• _Requirements_
Count how many lines contain the word "JSON". Please give only the number.

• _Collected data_
-- BEGIN --

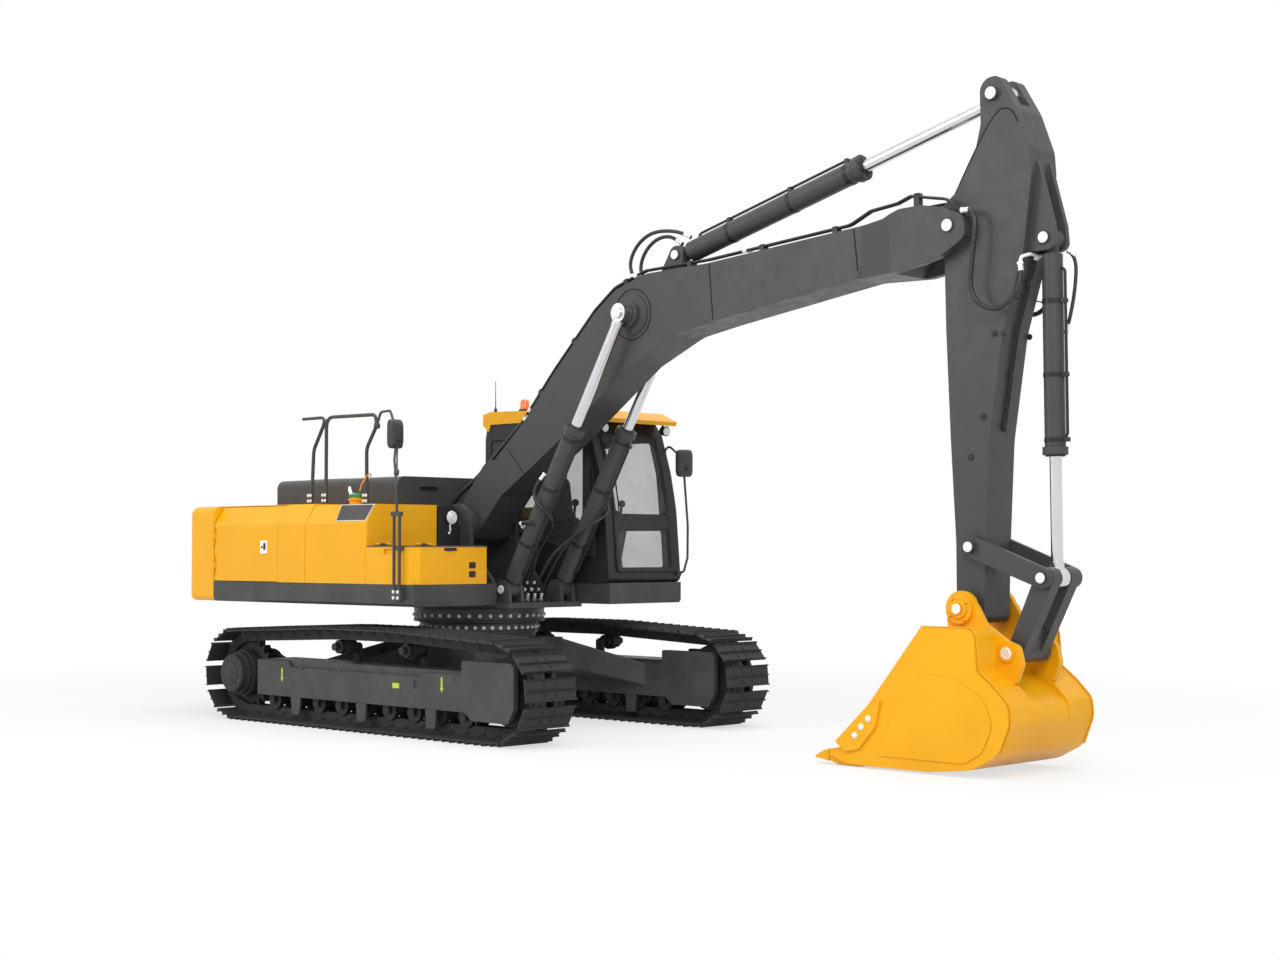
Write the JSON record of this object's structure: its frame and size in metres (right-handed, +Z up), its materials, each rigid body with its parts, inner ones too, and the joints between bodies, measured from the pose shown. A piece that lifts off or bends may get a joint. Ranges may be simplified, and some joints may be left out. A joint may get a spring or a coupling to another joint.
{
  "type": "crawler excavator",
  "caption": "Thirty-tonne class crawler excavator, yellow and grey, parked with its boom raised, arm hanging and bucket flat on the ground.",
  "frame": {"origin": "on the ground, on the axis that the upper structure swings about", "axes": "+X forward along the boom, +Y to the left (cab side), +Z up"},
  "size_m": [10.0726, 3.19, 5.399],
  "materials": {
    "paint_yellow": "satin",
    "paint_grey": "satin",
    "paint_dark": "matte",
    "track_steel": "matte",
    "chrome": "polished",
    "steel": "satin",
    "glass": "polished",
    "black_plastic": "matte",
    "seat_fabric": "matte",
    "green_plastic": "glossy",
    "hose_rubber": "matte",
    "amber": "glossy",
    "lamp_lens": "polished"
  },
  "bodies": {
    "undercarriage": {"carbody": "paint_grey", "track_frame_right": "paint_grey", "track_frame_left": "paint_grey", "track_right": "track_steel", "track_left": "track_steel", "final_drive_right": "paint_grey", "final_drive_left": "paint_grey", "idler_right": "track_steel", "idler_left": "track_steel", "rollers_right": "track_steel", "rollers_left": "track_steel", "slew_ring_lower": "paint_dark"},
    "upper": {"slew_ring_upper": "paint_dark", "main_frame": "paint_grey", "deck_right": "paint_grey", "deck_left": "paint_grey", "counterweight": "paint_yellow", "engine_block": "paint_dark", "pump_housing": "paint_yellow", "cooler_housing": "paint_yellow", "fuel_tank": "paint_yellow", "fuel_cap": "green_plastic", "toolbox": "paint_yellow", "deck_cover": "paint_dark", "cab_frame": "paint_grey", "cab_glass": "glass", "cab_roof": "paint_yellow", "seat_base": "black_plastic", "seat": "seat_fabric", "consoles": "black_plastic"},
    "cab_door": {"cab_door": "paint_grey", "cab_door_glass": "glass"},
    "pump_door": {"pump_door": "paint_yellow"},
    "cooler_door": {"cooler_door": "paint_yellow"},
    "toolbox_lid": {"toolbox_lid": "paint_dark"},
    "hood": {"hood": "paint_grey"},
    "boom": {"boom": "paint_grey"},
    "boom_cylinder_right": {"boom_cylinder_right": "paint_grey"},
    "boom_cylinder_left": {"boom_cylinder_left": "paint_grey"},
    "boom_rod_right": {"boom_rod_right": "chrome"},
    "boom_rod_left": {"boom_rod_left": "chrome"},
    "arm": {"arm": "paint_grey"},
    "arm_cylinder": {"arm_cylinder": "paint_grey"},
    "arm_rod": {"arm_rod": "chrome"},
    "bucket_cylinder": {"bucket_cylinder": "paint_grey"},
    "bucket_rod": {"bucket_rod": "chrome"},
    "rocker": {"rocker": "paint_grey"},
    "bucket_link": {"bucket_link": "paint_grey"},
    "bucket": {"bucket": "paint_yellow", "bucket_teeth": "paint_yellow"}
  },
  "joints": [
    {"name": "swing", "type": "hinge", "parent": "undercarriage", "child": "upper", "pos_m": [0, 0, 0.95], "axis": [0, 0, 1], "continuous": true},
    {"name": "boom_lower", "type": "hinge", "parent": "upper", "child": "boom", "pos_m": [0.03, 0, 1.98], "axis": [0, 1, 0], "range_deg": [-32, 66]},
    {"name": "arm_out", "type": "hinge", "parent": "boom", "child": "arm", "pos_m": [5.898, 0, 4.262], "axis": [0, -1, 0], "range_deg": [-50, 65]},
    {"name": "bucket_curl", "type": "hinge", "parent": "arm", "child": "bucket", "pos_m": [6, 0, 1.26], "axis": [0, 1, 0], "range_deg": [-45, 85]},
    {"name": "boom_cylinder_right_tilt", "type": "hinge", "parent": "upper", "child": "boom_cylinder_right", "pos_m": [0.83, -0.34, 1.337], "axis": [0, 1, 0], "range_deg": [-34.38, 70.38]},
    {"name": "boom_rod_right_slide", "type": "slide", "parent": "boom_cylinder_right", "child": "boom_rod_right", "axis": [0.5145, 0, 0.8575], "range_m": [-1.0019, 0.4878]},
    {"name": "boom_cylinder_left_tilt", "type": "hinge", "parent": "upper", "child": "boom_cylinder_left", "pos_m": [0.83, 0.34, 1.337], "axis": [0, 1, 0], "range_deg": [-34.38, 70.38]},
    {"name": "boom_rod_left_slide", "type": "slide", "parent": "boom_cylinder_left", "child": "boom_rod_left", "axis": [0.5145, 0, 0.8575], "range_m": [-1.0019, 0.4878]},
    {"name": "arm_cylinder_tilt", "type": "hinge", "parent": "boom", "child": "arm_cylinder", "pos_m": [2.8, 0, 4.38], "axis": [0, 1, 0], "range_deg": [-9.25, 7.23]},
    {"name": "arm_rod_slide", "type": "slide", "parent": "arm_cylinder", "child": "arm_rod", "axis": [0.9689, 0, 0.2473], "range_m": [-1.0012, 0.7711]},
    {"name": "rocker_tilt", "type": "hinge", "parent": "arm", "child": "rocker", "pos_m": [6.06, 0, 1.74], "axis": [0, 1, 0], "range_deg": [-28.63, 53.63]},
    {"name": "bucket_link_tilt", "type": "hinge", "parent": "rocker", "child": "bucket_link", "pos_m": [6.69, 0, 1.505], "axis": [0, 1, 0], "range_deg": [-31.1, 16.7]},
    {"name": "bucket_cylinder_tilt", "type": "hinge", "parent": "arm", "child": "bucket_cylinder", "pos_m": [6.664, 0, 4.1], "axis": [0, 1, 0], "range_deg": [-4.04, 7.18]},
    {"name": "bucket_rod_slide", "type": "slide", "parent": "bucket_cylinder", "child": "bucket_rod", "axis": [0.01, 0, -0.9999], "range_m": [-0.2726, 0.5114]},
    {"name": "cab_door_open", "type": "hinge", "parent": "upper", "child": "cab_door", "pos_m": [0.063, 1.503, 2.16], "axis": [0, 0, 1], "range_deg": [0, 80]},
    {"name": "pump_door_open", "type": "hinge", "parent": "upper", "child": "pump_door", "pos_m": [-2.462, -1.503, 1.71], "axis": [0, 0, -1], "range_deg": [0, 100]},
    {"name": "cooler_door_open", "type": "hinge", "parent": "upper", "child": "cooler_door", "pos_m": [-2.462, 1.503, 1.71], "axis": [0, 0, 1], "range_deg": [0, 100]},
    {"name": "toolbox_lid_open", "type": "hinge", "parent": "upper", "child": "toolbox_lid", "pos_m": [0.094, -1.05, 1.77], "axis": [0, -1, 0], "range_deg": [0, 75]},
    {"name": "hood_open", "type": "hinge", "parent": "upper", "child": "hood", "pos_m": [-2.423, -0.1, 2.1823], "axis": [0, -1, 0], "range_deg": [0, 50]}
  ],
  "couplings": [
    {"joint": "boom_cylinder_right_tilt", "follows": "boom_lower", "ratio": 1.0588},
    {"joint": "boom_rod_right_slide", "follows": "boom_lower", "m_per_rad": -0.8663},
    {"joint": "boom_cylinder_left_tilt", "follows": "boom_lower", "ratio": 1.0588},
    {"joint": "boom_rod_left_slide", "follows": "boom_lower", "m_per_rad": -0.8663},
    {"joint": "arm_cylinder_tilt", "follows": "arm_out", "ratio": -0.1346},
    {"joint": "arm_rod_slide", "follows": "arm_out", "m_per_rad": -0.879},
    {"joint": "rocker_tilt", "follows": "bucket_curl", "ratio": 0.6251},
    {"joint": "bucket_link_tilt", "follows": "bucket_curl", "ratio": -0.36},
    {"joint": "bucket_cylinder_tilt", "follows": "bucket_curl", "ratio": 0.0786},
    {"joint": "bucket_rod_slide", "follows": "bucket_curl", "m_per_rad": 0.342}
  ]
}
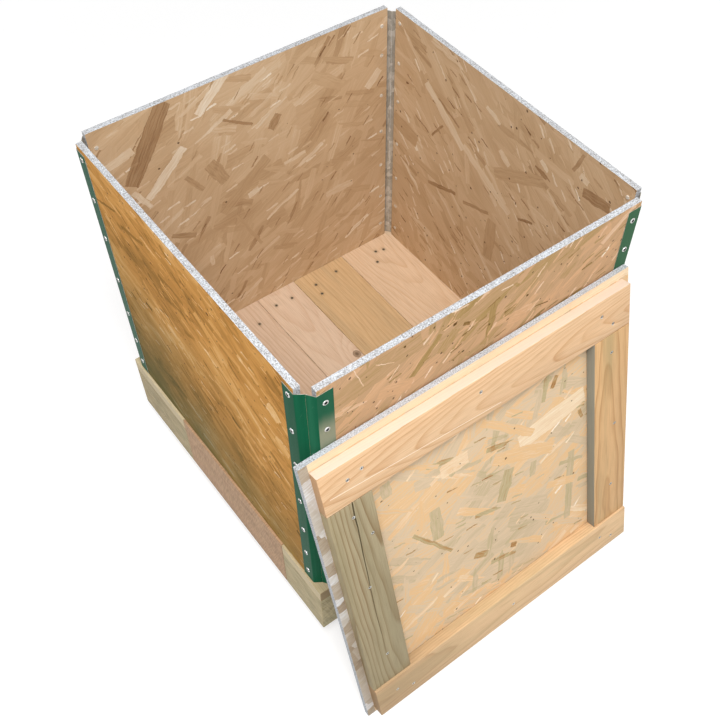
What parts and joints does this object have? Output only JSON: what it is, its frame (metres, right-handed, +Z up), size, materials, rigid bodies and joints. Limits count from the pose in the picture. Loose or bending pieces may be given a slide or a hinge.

-- END --

• _Answer for the task_
2